GR 30179; (November, 1928) (Digest)
G.R. No. 30179, November 16, 1928
ANTONIO CASTRO REVILLA, as guardian of the minors Luz and Amparo Fanlo y Sanz, petitioner, vs. LEONARDO GARDUNO, Judge of First Instance of Romblon, ET AL., respondents.
DOCTRINE:
Mandamus is not the proper remedy to correct a trial court’s alleged error in refusing to reopen a final and executory order or to receive additional evidence when such refusal constitutes a decision on the merits. In such a case, the aggrieved party’s plain, speedy, and adequate remedy is an appeal, not a special civil action for mandamus.
FACTS
1. Antonio Castro Revilla, as the judicial guardian of the minors Luz and Amparo Fanlo y Sanz, filed motions in the Court of First Instance (CFI) of Romblon on January 26, 1928, and February 24, 1928.
2. The motions sought to nullify an order dated October 15, 1917, issued by then Judge Fermin Mariano, which had approved an extrajudicial partition agreement among the heirs of the deceased Pedro Sanz.
3. The motions alleged that the consent of Rosario Sanz, the mother of the minors, to the partition was obtained through coercive measures.
4. The respondent Judge, Leonardo Garduno, issued an order on March 16, 1928, denying the motions. The court reasoned that the 1917 order had long become final and executory (more than ten years had passed), and reopening it would undermine the finality of judgments and the speedy administration of justice.
5. The petitioner then filed this petition for a writ of mandamus to compel the respondent Judge to reopen the 1917 order and receive additional evidence on the alleged coercion.
ISSUE
Whether a writ of mandamus is the proper remedy to compel the respondent Judge to reopen a final and executory order and receive additional evidence.
RULING
NO. The petition for mandamus is denied.
1. Mandamus is Improper When Appeal is Available: The Supreme Court held that mandamus is a high prerogative writ that will not lie where there is another plain, speedy, and adequate remedy at law. The respondent Judge’s order of March 16, 1928, was a final determination of the proceedings initiated by the petitioner’s motions. Consequently, the proper remedy for the petitioner was to appeal that order, not to file a petition for mandamus.

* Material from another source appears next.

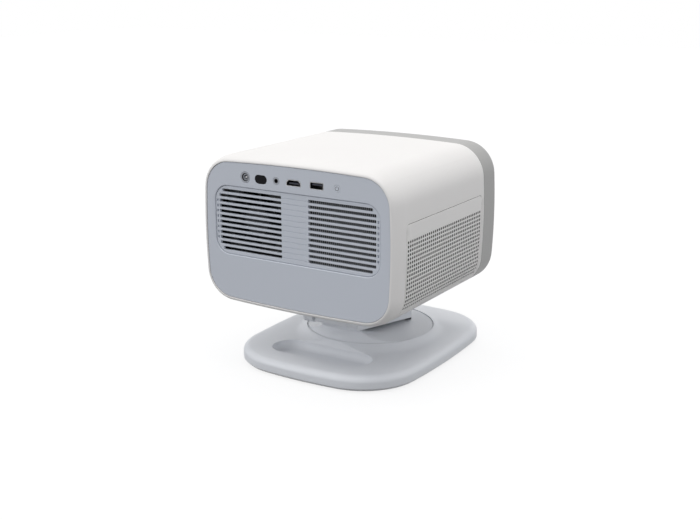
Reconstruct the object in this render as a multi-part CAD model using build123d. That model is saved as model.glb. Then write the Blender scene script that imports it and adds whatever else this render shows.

2. The Lower Court’s Order was a Decision on the Merits: The Court distinguished this case from situations where mandamus is appropriate, such as when a court refuses to exercise its jurisdiction or erroneously decides a preliminary question of law and, based on that error, refuses to proceed to the merits. Here, the motions were duly heard, with stipulations of fact and lengthy arguments from counsel. The respondent Judge’s refusal to reopen the case and receive additional evidence was based on his determination that the 1917 order was final and that the motions were filed too late. This constituted a decision on the merits of the motions, not a mere procedural refusal to act.
3. Alleged Error Correctible by Appeal: Even assuming the respondent Judge erred in not receiving oral evidence on the alleged coercion, such an error is an error of judgment in the exercise of jurisdiction, not a refusal to exercise jurisdiction. Errors of this nature must be corrected through an appeal, not through mandamus.
4. Observation on the Merits (Obiter Dictum): While stating it was unnecessary to rule on the merits, the Court noted that the record did not show the partition was unjust to the minors. It clarified that the probate of a will (like that of Pedro Sanz) is conclusive only as to its due execution and the testator’s capacity, not as to the validity of its provisions against other legitimate heirs.
DISPOSITIVE PORTION:
“WHEREFORE, the petition for a writ of mandamus is denied with the costs against the petitioners. So ordered.”